Selon Pierre Dharréville, la réforme du droit du travail par ordonnances est un acte politique autoritaire qui empêche le débat public. Il s’inquiète également des annonces de réforme concernant la protection sociale et appelle à la mobilisation.
Silo: En tant que député, que signifie pour vous l’usage des ordonnances pour réformer le Code du travail?
Pierre Dharréville: Face aux critiques, le gouvernement a répondu que cette procédure était tout à fait démocratique puisqu’elle était contenue dans la Constitution. L’argument est léger. Chacun sait que la Constitution de la Vème République est faite pour donner force à l’exécutif et plus exactement au président de la République au détriment du Parlement. Les ordonnances en sont un des nombreux outils et le fait qu’on ait réformé par ordonnances à la Libération constitue une comparaison grotesque, compte tenu de la caractéristique de l’époque. En réalité, les ordonnances consistent en ce que le gouvernement exige du Parlement qu’il se dessaisisse de son pouvoir d’écrire la loi, c’est-à-dire qu’il renonce à ce pour quoi il a été désigné de par la souveraineté populaire. Ainsi, la majorité a voté une loi d’habilitation, autorisant le gouvernement à écrire à notre place. À chaque fois que nous avons essayé ne serait-ce que de préciser le champ de ces ordonnances, il nous a été répondu que nous devions « faire confiance au dialogue social ». Les ordonnances ont été écrites ; on ne peut pas dire que les organisations syndicales de salariés soient satisfaites ; et elles s’appliqueront dès leur promulgation. Ensuite, le Parlement devra les ratifier. Et le gouvernement a déjà annoncé que le texte était arrêté et qu’il ne bougerait qu’à la marge. Donc la loi n’a pas été écrite par le Parlement. Et le président de l’Assemblée nationale vient de déclarer que « la loi ne s’écrit pas dans la rue… », elle ne s’écrit pas non plus au Parlement. Je crains qu’elle ne s’écrive en réalité au siège du MEDEF… L’usage des ordonnances est donc une violence contre la démocratie. C’est une manière de limiter non seulement le débat, mais surtout l’intervention des parlementaires en tant que représentants du peuple. Or, le Code du travail avait déjà fait l’objet d’une réforme très controversée, passée avec l’aide du 49-3, et qui a continué dans toutes les enquêtes d’opinion de recueillir une majorité d’avis contre elle. Donc il y avait besoin d’un vrai débat parlementaire, d’un vrai dialogue social et d’un vrai débat public. Les ordonnances consacrent une décision autoritaire.
Quelle a été la réalité du travail en commission?
La même qu’au sein de l’hémicycle.

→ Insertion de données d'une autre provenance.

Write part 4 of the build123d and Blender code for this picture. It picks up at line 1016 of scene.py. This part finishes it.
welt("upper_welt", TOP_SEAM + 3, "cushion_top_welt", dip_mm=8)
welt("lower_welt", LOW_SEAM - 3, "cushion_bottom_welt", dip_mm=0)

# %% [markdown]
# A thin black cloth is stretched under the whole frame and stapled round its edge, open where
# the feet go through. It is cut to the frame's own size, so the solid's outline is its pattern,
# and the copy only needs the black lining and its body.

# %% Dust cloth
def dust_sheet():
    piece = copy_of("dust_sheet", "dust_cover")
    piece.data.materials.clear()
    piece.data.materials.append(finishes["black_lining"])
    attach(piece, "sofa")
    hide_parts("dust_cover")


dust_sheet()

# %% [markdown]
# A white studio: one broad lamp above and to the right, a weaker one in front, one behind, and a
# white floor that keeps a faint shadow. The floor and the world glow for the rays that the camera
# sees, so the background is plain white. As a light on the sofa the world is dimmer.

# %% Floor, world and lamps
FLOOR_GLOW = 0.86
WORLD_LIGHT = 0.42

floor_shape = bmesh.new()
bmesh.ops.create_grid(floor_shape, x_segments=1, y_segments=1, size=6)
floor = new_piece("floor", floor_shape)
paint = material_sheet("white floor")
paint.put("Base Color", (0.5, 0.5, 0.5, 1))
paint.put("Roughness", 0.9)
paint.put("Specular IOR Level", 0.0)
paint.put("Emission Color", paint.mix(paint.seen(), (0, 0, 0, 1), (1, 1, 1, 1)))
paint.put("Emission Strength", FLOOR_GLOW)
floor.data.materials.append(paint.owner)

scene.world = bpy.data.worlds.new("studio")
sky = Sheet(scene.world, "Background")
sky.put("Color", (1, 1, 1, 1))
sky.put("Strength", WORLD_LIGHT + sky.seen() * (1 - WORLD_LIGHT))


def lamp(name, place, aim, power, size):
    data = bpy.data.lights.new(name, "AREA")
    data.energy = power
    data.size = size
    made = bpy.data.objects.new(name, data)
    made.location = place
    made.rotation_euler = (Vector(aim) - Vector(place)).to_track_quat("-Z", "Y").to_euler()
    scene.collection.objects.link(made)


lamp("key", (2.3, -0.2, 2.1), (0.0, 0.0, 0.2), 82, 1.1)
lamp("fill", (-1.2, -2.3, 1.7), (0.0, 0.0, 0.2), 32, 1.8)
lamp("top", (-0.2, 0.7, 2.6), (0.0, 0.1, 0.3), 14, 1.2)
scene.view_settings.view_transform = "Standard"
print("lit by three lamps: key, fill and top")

Lors des différentes réunions, nous avons mené le débat, la ministre nous a répondu, parfois sans nous répondre, et la majorité a voté en bloc. Cela s’est fait de manière complètement précipitée parce que le gouvernement en avait décidé ainsi. Nous n’avions que quelques jours pour prendre connaissance du texte et déposer des amendements.
Comment concevez-vous la suite de votre action?

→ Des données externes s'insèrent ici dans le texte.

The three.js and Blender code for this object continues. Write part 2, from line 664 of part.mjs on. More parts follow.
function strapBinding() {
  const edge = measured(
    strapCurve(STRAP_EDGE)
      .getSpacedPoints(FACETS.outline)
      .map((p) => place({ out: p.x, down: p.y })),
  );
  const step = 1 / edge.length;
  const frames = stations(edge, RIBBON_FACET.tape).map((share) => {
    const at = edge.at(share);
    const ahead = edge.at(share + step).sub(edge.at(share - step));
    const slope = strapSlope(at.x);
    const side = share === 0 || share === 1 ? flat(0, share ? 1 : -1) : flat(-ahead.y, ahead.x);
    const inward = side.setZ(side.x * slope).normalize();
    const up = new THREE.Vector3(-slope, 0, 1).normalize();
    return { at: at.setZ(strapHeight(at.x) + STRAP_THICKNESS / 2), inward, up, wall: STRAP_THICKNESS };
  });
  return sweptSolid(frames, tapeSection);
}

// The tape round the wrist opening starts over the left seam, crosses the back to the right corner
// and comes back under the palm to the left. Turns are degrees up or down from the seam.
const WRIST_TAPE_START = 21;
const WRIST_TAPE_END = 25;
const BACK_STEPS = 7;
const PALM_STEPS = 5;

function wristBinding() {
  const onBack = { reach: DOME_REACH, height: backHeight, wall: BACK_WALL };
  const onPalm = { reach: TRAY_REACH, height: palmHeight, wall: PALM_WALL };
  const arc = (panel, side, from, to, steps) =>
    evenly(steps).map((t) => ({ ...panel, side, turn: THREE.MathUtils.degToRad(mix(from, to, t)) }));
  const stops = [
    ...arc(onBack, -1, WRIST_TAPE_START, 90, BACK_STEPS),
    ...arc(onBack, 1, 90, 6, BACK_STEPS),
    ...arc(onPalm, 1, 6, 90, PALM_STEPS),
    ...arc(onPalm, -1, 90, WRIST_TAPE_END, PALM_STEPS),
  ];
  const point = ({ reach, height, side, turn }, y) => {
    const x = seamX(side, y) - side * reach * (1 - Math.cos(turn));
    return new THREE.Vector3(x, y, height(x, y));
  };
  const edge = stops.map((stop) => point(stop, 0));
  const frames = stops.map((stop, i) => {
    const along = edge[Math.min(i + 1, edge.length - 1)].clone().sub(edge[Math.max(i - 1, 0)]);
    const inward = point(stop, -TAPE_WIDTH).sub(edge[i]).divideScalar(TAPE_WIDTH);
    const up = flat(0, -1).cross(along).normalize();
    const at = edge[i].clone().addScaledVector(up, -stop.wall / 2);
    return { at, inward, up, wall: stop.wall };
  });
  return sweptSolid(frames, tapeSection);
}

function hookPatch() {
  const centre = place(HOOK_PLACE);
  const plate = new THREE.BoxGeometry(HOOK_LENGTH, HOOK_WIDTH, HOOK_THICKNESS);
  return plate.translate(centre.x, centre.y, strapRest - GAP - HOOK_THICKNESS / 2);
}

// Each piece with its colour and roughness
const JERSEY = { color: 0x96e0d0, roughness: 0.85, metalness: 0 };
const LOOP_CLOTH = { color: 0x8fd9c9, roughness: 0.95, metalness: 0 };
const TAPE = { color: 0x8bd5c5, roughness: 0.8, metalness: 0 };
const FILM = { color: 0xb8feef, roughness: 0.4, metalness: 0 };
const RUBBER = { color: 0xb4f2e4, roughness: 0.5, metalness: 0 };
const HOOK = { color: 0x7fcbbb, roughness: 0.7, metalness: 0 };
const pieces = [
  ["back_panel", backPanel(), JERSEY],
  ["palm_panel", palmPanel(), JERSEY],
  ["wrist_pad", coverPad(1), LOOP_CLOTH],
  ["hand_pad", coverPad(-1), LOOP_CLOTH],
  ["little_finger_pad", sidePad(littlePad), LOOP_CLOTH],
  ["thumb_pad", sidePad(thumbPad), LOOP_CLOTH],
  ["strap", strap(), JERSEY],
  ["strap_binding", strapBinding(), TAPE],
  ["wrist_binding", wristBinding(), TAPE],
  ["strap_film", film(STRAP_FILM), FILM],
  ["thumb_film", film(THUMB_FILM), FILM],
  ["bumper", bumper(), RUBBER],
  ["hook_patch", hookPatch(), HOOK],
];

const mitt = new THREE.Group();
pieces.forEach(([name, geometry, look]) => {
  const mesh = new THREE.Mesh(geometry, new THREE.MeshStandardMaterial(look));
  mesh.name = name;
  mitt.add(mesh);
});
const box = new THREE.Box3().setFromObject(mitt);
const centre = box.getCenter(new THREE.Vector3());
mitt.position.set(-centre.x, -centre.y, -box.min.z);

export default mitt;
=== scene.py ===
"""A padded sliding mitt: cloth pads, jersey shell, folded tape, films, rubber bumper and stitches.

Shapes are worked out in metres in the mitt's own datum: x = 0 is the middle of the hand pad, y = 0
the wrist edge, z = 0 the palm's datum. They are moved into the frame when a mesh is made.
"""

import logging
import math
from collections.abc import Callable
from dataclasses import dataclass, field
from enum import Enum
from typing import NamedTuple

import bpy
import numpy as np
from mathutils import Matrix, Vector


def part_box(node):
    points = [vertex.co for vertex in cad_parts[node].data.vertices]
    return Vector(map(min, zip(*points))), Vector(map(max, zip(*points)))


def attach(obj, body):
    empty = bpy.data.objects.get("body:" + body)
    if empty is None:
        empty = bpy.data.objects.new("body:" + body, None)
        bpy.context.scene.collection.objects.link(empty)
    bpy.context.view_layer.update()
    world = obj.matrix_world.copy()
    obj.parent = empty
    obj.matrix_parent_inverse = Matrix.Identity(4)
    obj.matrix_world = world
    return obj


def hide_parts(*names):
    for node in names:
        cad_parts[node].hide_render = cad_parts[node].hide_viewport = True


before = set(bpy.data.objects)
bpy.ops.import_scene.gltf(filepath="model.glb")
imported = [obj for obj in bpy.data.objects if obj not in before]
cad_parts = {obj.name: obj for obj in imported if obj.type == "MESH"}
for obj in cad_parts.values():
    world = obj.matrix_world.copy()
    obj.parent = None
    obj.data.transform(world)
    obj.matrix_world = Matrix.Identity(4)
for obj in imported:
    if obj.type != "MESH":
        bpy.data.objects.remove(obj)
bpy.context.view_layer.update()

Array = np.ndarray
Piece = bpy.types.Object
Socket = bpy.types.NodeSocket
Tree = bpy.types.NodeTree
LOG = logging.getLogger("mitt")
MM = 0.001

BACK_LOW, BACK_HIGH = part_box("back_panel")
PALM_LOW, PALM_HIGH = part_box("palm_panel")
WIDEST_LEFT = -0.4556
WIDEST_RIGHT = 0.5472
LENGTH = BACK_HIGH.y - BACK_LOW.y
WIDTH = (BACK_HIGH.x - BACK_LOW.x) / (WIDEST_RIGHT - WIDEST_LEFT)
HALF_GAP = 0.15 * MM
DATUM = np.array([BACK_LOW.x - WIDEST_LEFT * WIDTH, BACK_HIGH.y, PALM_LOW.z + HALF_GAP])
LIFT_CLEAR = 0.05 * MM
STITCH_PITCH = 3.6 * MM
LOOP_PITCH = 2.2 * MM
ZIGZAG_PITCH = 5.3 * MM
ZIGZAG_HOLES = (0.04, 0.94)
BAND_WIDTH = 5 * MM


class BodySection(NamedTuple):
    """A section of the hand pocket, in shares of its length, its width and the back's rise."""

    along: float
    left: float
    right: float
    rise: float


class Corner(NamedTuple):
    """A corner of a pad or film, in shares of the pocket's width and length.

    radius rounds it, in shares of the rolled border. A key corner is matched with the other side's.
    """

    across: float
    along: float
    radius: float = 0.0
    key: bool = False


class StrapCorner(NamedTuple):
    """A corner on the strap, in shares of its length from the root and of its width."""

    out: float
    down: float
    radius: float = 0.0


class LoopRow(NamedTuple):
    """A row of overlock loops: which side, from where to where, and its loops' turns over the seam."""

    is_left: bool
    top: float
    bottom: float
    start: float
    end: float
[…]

Nous allons continuer à essayer de provoquer ce débat public nécessaire. Je crois que l’Assemblée nationale a été une bonne chambre d’écho, la presse a quand même relayé un certain nombre des échanges que nous avons imposés dans l’hémicycle. Les députés communistes ont édité un document à un million d’exemplaires qui dévoile le contenu du texte et met sur la table des propositions. Nous allons organiser de nombreuses réunions publiques pour faire grandir la conscience de la gravité de l’attaque et de la force populaire. Il n’y a pas de majorité dans le pays pour démolir le Code du travail. Nous allons donc multiplier les échanges. La bataille ne fait que commencer. La loi de ratification va venir à l’automne, ce sera un nouveau moment décisif. Nous attendons également la décision du Conseil constitutionnel suite au recours que nous avons déposé avec l’ensemble des groupes de gauche de l’Assemblée nationale. Et surtout, si nous avons un rôle à jouer, il existe au-delà de nous-mêmes, des forces importantes qui sont en train de se mobiliser et de faire grandir le refus de ces ordonnances qui sont le premier acte de la majorité En Marche. On a l’impression qu’Emmanuel Macron ne veut écouter que lui-même et qu’il se croit tout permis. Il faut lui faire comprendre que la société n’est pas en pâmoison devant lui et qu’il doit tenir compte de la volonté populaire, en tant que président de la République. Les annonces de réformes inquiétantes pour la protection sociale par exemple doivent inciter à monter encore le niveau de la mobilisation. Nous allons donc alimenter la bataille de nos arguments et propositions dans tous les espaces possibles, travailler à unir largement face à cette attaque et nous serons ces députés du peuple qu’on attend au cœur des mobilisations populaires. Nous voulons être utiles à faire entendre plus fort les aspirations du monde du travail.